Confidence is more fragile. Couples know what they care about but are navigating constant comparison. Choice introduces doubt.

When people are given frameworks (fewer options, clearer guidance) confidence returns quickly. The solution isn’t more information, but better interpretation.

The Ceremony Index
The Ceremony Index
How has social media changed behaviour?

Weddings have shifted from private milestones to partially public performances. Decisions are often made with an imagined audience in mind.

This shows up in how couples research, compare, and validate their choices. Social platforms compress time and context, placing thousands of weddings side by side without the nuance of circumstance, culture, budget, or intention. That environment can accelerate inspiration, but it can also heighten self-consciousness and delay commitment.

This isn’t inherently negative (after all, social media has expanded access and representation) but it changes the emotional conditions under which decisions are made.
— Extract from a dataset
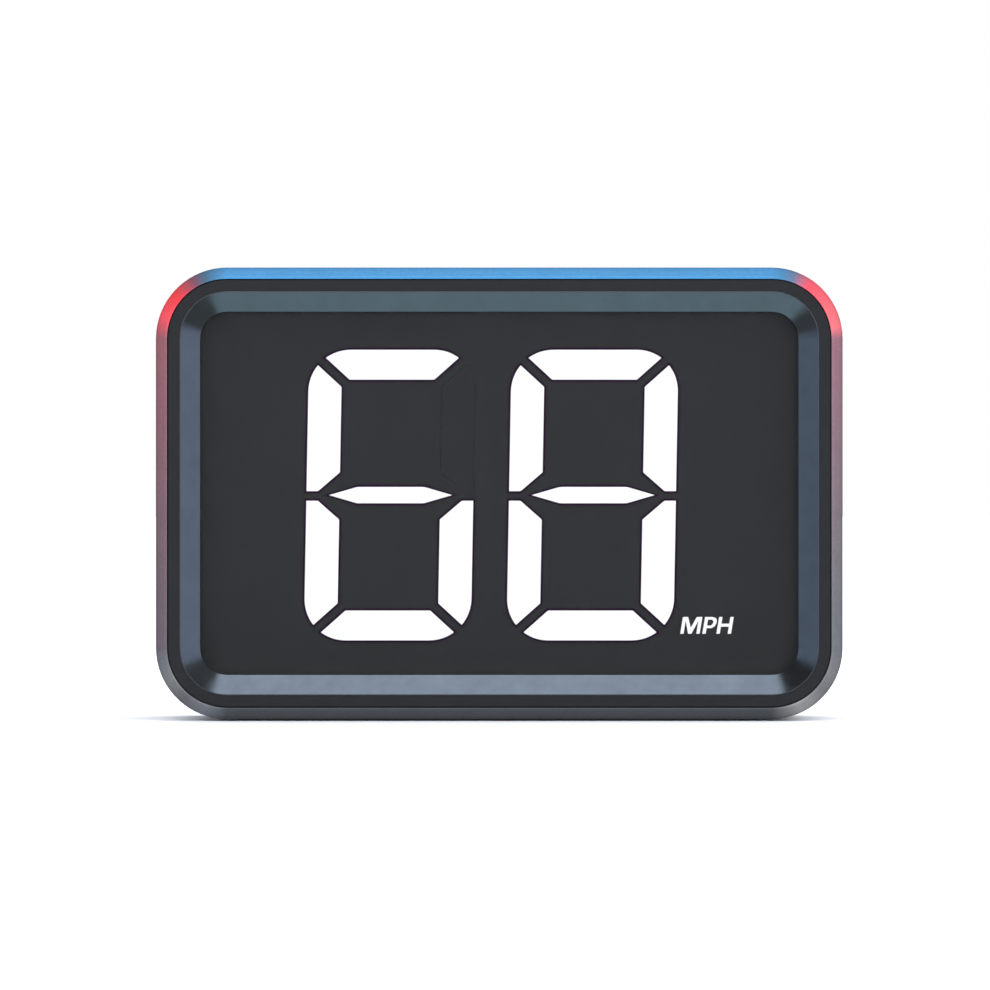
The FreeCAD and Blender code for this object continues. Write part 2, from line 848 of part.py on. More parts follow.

Behavior shifts not because people care less, but because they’re trying to make meaning in a louder, more comparative landscape. Understanding that tension is essential for brands that want to support couples rather than simply capture attention.

Are couples spending differently?

Yes. They’re investing more deeply in fewer, more meaningful choices. Value is defined less by scale and more by resonance, authorship and longevity.

This isn’t minimalism; it’s discernment.

Looking ahead, what matters most?

Clarity of intention. Brands that help people feel grounded will stand out. The industry will need to balance creativity with care — designing for confidence, not just impact.

The future of bridal isn’t about reinventing ceremony. It’s about stewarding it thoughtfully as culture and identity evolve.